Once done, it's time to stick the roof sections in place and hold them there for a few minutes to make sure you give them a good bond.  After that you need to cut the flashing for the ridge.  I measured out a 12mm strip and marked along it at 15mm intervals.  I scored it on the underside.  NOT THE TOP.  Then the difficult bit takes place.  You need to bend it along the score on the underside without letting the tension cause a tear in the upper.  You need it to bend more than it will on the finished model, otherwise the tension won't allow it to stick properly.  This is another reason why I use UHU glue for my projects.  It forms a bond a lot quicker than PVA ever will.

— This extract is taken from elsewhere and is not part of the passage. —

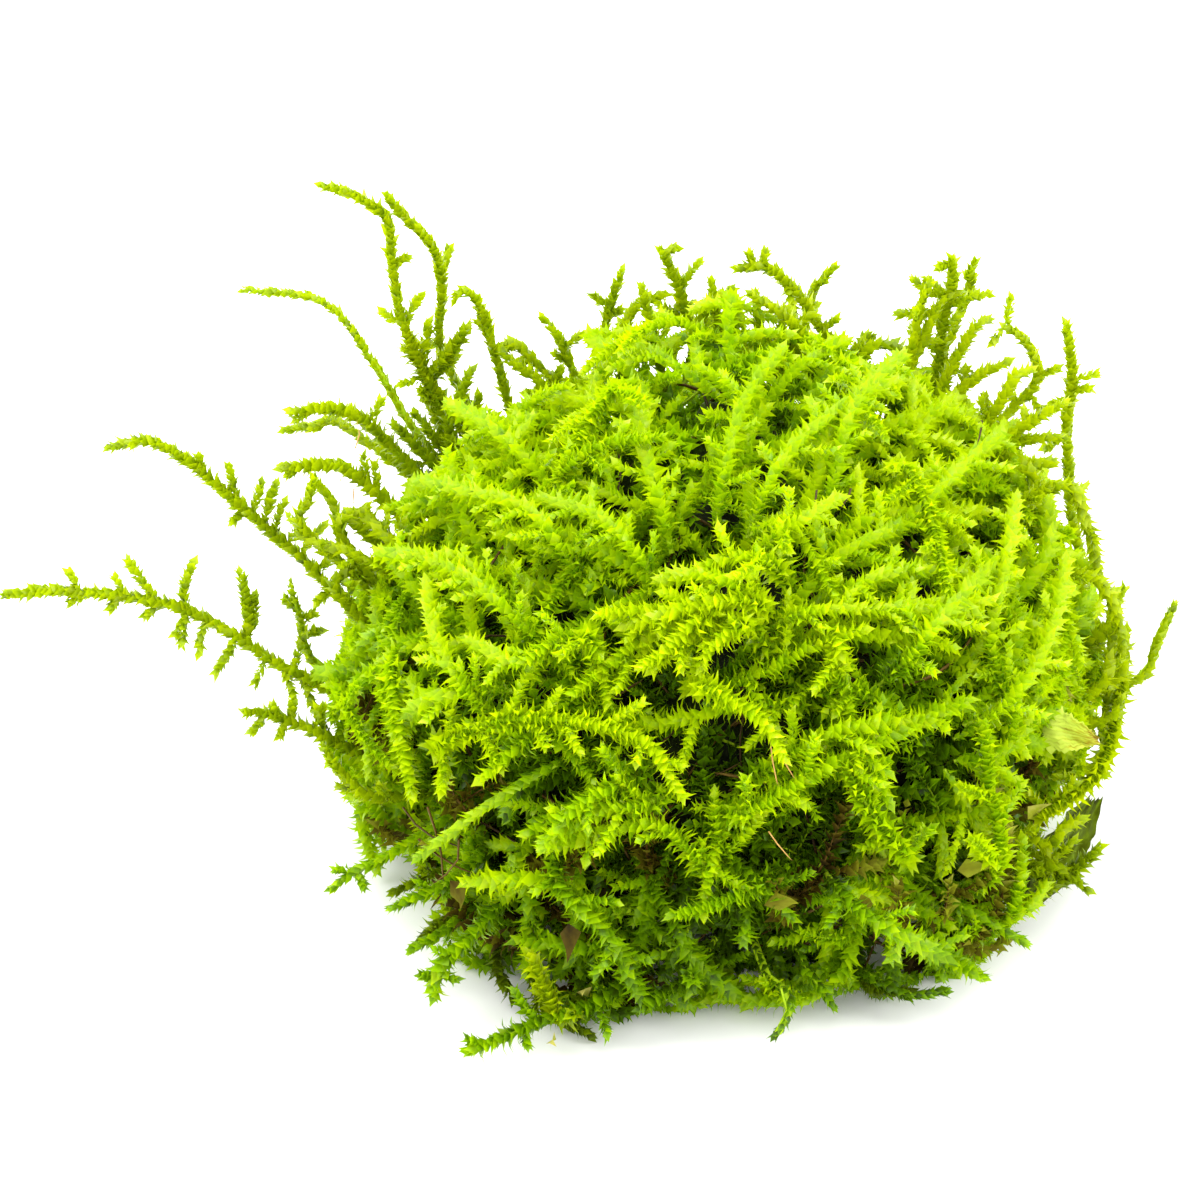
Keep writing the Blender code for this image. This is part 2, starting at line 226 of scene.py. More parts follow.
# what makes a leaf paler or darker than its shoot, for where it grows, painted light and shade among them
leafTone = {
    "outward": 0.045,  # for each mm further out: new leaves outside, old ones within
    "foot": 0.12,  # painted shade: darker near the ground, up to footTop
    "footTop": 12.0,
    "wet": 0.22,  # painted shade in the hollow at the front, darkest at its middle
    "wetMiddle": (-2.0, -22.0, 8.5),
    "frontShadeWidth": 8.5,
    "gap": 0.3,  # darker down inside a gap: partly older growth, partly painted shade
    "top": 0.06,  # painted light: paler towards the top and the right
    "right": 0.03,
    "patches": 0.08,
    "scatter": 0.08,
}


def toneAt(points, depth):
    x, y, z = points.T
    tone = leafTone["patches"] * np.sin(x * 0.31 + 1.1) * np.sin(y * 0.27 + 0.4) * np.sin(z * 0.35 + 2.0)
    tone += leafTone["outward"] * np.clip(depth, -4.5, 1.5)
    # painted shade near the ground
    tone -= leafTone["foot"] * (1 - ease(z / leafTone["footTop"]))
    # painted shade in the hollow at the front
    fromFrontShade = (points - leafTone["wetMiddle"]) / leafTone["frontShadeWidth"]
    tone -= leafTone["wet"] * np.exp(-(fromFrontShade**2).sum(1))
    # darker down inside the gaps: partly older growth, partly painted shade
    tone -= leafTone["gap"] * gapAt(points) * (depth < -0.5)
    # painted light: paler towards the top and the right
    return tone + leafTone["top"] * ease((z - 14) / 10) + leafTone["right"] * ease((x - 6) / 10)


class Bunch:  # the leaves and stems of one piece, before they become a mesh
    def __init__(self):
        self.leaves = []
        self.stems = []


def addLeaves(bunch, path, style, tone, start=0.0, deepest=-4.6):
    # start is how far up the shoot they begin, deepest how far under the skin they still grow
    along, side, up = sidesOf(path)
    length = pace * (len(path) - 1)
    n = int((length - start) * style["perMm"])
    if n < 3:
        return
    s = start + (np.arange(n) + chance.uniform(-0.3, 0.3, n)) / style["perMm"]
    s = np.clip(s, 0, length * 0.998)
    k = s / length * (len(path) - 1)
    i = np.minimum(k.astype(int), len(path) - 2)
    f = (k - i)[:, None]
    base = path[i] * (1 - f) + path[i + 1] * f
    t, across, u = (unit(a[i] * (1 - f) + a[i + 1] * f) for a in (along, side, up))
    left = length - s  # what is still to come of the shoot
    bud = ease(left / style["bud"])
    turn = np.arange(n) * goldenTurn + chance.normal(0, 0.25, n)
    ring = unit(np.cos(turn)[:, None] * across + np.sin(turn)[:, None] * u * 0.85)
    spread = np.radians(style["spread"] + chance.normal(0, 7, n)) * (0.45 + 0.55 * bud)
    d = np.cos(spread)[:, None] * t + np.sin(spread)[:, None] * ring
    d = unit(d + u * style["sweep"] * bud[:, None])
    inner = np.sin(spread)[:, None] * t - np.cos(spread)[:, None] * ring
    inner = unit(inner - d * dot(inner, d))
    size = style["leaf"] * (style["tip"] + (1 - style["tip"]) * ease(left / 3.0))
    size *= (0.75 + 0.25 * ease(s / 1.5)) * chance.normal(1, 0.12, n)
    curve = style["curve"] * (0.3 + 0.7 * bud) * chance.normal(1, 0.25, n)
    base = base + ring * style["stem"] * 0.6
    depth, out = domeDepth(base)
    # glow above zero pales the new tips; below zero it is a painted shade that darkens them
    here = tone + style["glow"] * (1 - ease(left / 4.0)) + chance.normal(0, leafTone["scatter"], n)
    here = here + toneAt(base, depth)
    facing = (depth > -0.8) | (dot(ring, out)[:, 0] > -0.45)  # deep in, none on a stem's hidden side
    seen = (depth > deepest) & facing
    width = np.full(n, style["width"]) * chance.normal(1, 0.08, n)
    bunch.leaves.append(tuple(part[seen] for part in (base, d, inner, size, curve, here, width)))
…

Your flashing needs to be held in place until you are certain it has stuck.  Then leave it for a few more minutes just to be safe.  You'll then need to trim off the edges to make them flush.  Then you nned to turn your attention to the gable rake.

I make this from a strip of 5mm wide card, mitred at the top.  I glue them in place and when dry use a pair f clippers to cut them parallel to the ground.
 Then I get to sit back, admire my handiwork and make sure there are no UHU webs stringing their way across my model.
 And this is what you are left with.

 flushes with the success of the job, I turned my attention to the third building.  This is the one with the tunnel and stairs.I checked I had everything, realised I had misplaced the top step, and went and cut another one.
 Then I began measuring out the facings on the cereal packet card and cutting them out.  I made a couple of simple mistakes in doing this, which was really frustrating.  However, I was able to catch them before I had begun cutting.  And since I draw these very lightly with my biro, it won't have an impact on the look of my finished model.

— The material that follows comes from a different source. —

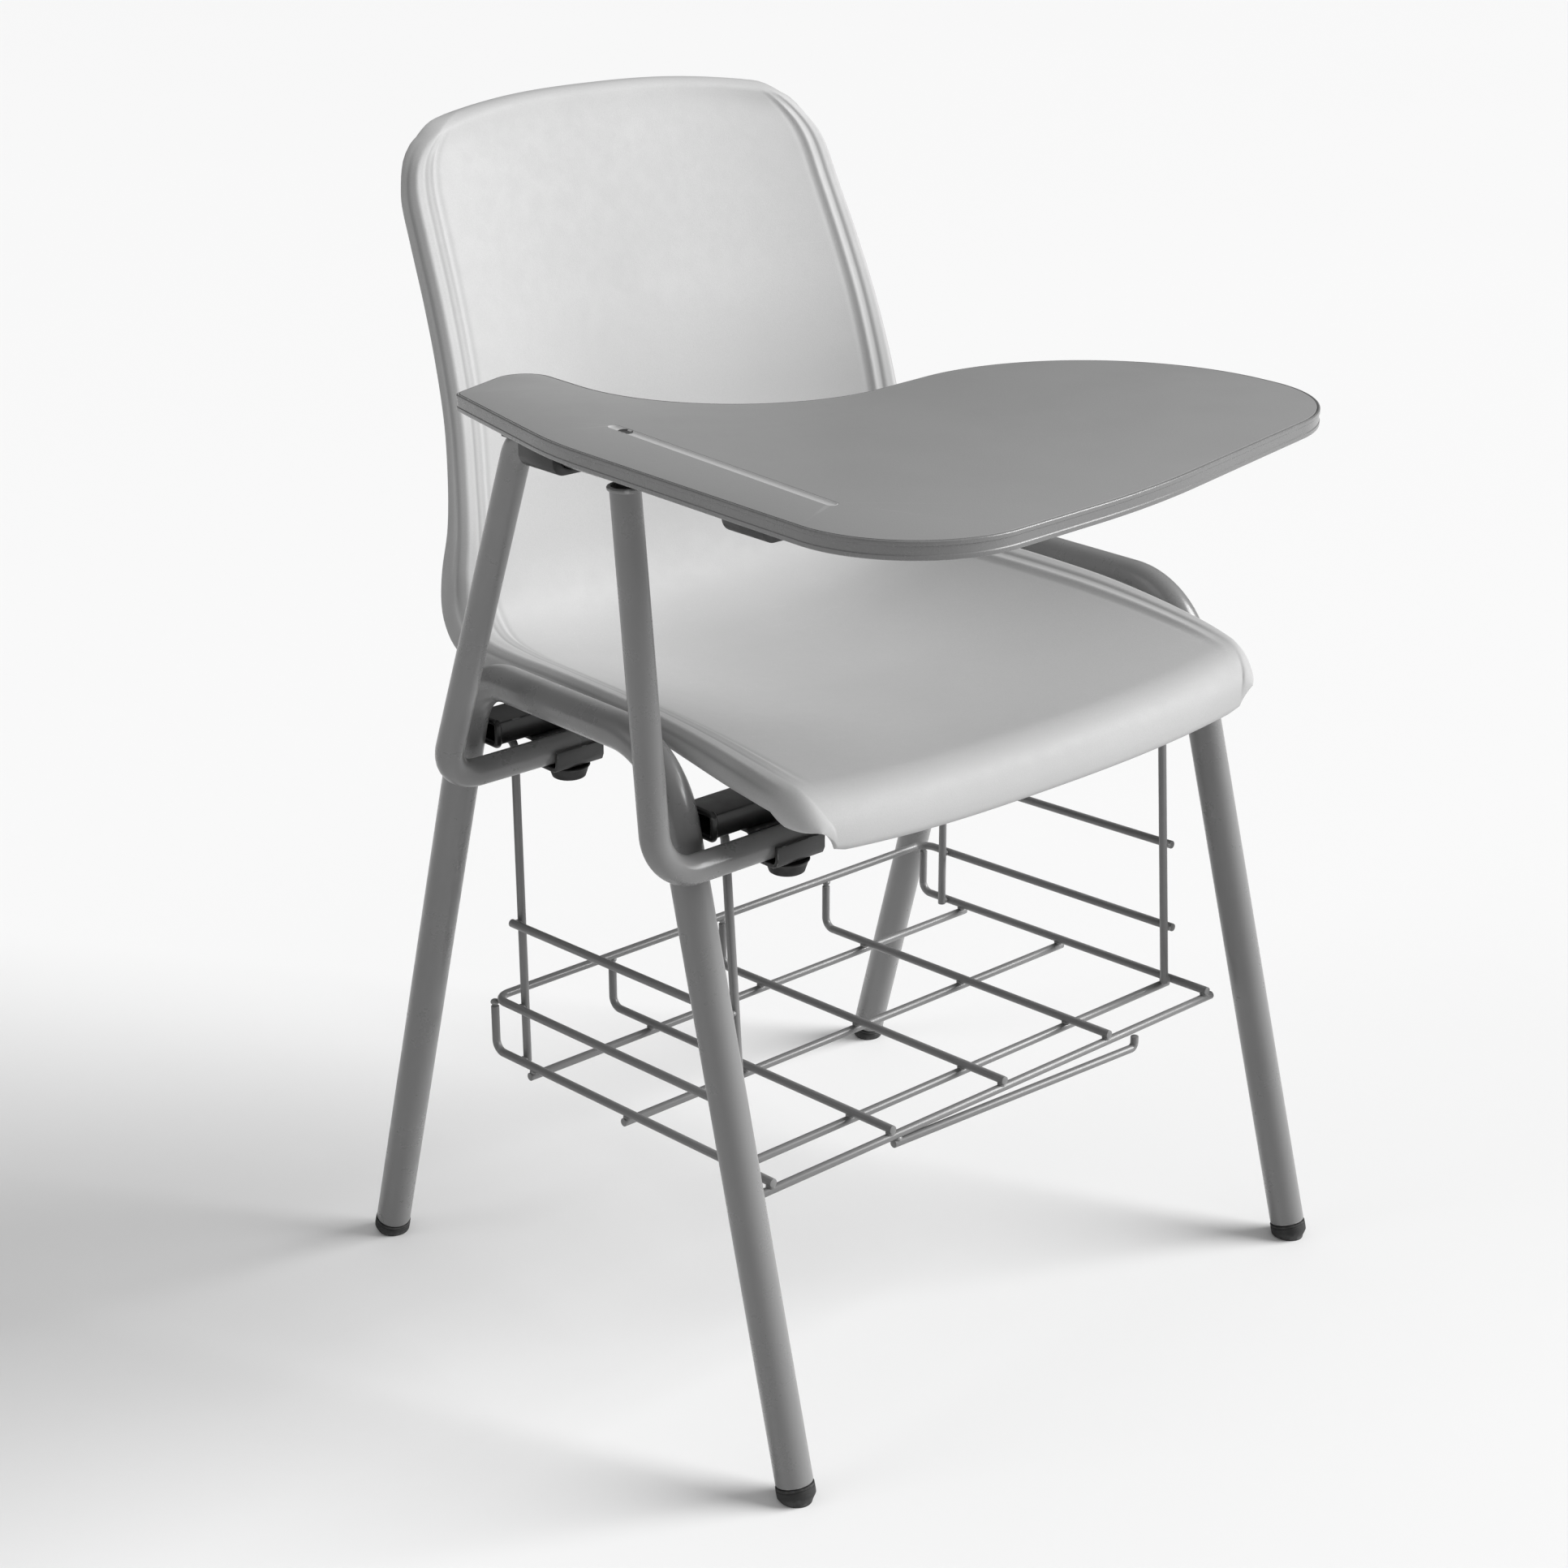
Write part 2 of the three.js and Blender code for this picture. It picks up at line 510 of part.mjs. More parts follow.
const rimAt = (x, y) => v3(x, y, floorZ(y) + BASKET.rimRise);
const rimCorners = [
  rimAt(sideX, BASKET.rimFront), rimAt(sideX, BASKET.rearY),
  rimAt(-sideX, BASKET.rearY), rimAt(-sideX, BASKET.rimFront),
];
add('basket_rim', wire(rimCorners, [BASKET.rimBend, BASKET.rimBend], 5), MAT.wire);

for (const [sideName, side] of [['left', 1], ['right', -1]]) {
  const guardAt = (y) => v3(side * sideX, y, floorZ(y) + BASKET.guardRise);
  add(`guard_rod_${sideName}`, wire(BASKET.guardEnds.map(guardAt), []), MAT.wire);
  const x = side * (sideX - layer - 0.1);
  ['front', 'rear'].forEach((endName, i) => {
    const footY = BASKET.hangerFootY[i];
    const corners = [
      v3(x, footY, floorZ(footY) - 2),
      v3(x, BASKET.hangerTopY[i], BASKET.hangerTopZ),
      v3(x, BASKET.hangerEndY[i], BASKET.hangerTopZ),
    ];
    add(`hanger_${endName}_${sideName}`, wire(corners, [BASKET.hangerBend]), MAT.wire);
  });
}

const lipTop = floorZ(BASKET.frontY) - 2 * layer;
const lipAt = (x, z) => v3(x, BASKET.frontY, z);
const lipCorners = [
  lipAt(BASKET.lip.from, lipTop), lipAt(BASKET.lip.to, lipTop - BASKET.lip.drop),
  lipAt(BASKET.lip.to, lipTop),
];
add('front_lip_rod', wire(lipCorners, [BASKET.lip.bend], 3), MAT.wire);

// ---------------------------------------------------------------- the whole chair
const whole = new THREE.Group();
chair.position.set(-PLAN_CENTRE.x, -PLAN_CENTRE.y, 0);
whole.add(chair);
export default whole;
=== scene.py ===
"""Student desk chair: a moulded one-piece seat on a bent-tube frame, with a wire book basket
under the seat and a writing tablet that flips up on the sitter's right.

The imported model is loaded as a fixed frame, and finer pieces with their finishes are built
round it. Lengths in the classes are millimetres unless a docstring says otherwise, measured
from the middle of the four feet, where x = 0 is the seat's mid-plane.
"""
import logging
import math
from collections.abc import Callable, Iterable, Sequence
from dataclasses import dataclass, field
from enum import Enum

import bmesh
import bpy
import numpy as np
from mathutils import Matrix, Quaternion, Vector


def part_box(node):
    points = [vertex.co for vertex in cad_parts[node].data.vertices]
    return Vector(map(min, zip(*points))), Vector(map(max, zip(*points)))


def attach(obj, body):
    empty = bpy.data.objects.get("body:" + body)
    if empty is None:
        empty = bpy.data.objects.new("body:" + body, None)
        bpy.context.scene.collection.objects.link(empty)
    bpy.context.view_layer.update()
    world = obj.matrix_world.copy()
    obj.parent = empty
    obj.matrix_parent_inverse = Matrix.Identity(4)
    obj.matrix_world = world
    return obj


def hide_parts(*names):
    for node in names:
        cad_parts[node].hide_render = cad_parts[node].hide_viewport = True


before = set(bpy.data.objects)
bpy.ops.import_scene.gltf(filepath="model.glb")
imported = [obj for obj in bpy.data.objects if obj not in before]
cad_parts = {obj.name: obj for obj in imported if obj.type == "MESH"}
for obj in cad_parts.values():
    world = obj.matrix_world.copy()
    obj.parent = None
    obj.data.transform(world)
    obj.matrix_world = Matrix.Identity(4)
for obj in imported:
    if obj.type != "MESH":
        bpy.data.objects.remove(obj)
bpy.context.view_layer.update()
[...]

The following photo shows how the main walls look with their facings glued on when viewed from the inside and outside of the building.
I then turned my attention to the small flight of steps that lead to the door.  In it's simplest form, its' made of four pieces of foam core, each one 5mm shorter (or longer depending on your point of view) then the next. These are simply glued together before they are faced with card.  First on are the top and side.  I made the side 1mm taller than necessary to account for the depth of the card that would lie on top. I also made the piece of card on top 1mm longer than necessary.  this creates a 1mm lip over the top step which will make perfect sense in a moment.

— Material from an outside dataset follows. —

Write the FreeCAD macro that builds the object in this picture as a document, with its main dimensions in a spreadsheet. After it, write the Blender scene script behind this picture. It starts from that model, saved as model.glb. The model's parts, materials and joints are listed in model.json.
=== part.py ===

It was then time to begin work on the steps. This work is always best done working down from the top. I cut myself a strip of card 5mm wide and stuck it to the facing of the step.  It's worth putting the top edge in first under the lip created from the top piece.  You can then use the back of your knife to push it in flush with the step.  It's also worth making sure that you don't press too hard.  An exposed edge of foam core will easily give in under pressure.  if you don't check, you could end up with some seriously wonky stairs!
I then take another piece of the 5mm strip and glue it to the top of the net stair.  The width of the last piece of card you have inserted guarantees that you will always have a lip for the next stair.  Simple, but incredibly effective.
And once you've gone all of the way down the steps, its time to work on the sides.  As this flight of stairs will be attached side on to the building, I only need to cover one side.  Now you could measure it all out and cut it and then affix it.  But I wouldn't recommend you do this.  If you do, you'll be assuming that you got every right angle completely correct.  And with the best will in the world, you probably haven't.  So I take a stip of card cut to the correct height (measure it again to make sure) and way too long, and stick it in place.  Then leave it to dry for a few minutes.  It'll look like this:
Then you can lie the stairs on its side and ise the steps as a guide for cutting the card flush.  When you do this, you'll end up with somethig that loks like this:

And here's my progress so far.
And although I'd like to crack on and put the building together, I need to work on a whole lot of other edging.  namely around the doors and windows.  But as time ran out after I completed the first one, that'll have to wait until the next time.
As always, thanks so much for stopping by and I hope my ramblings have been helpful.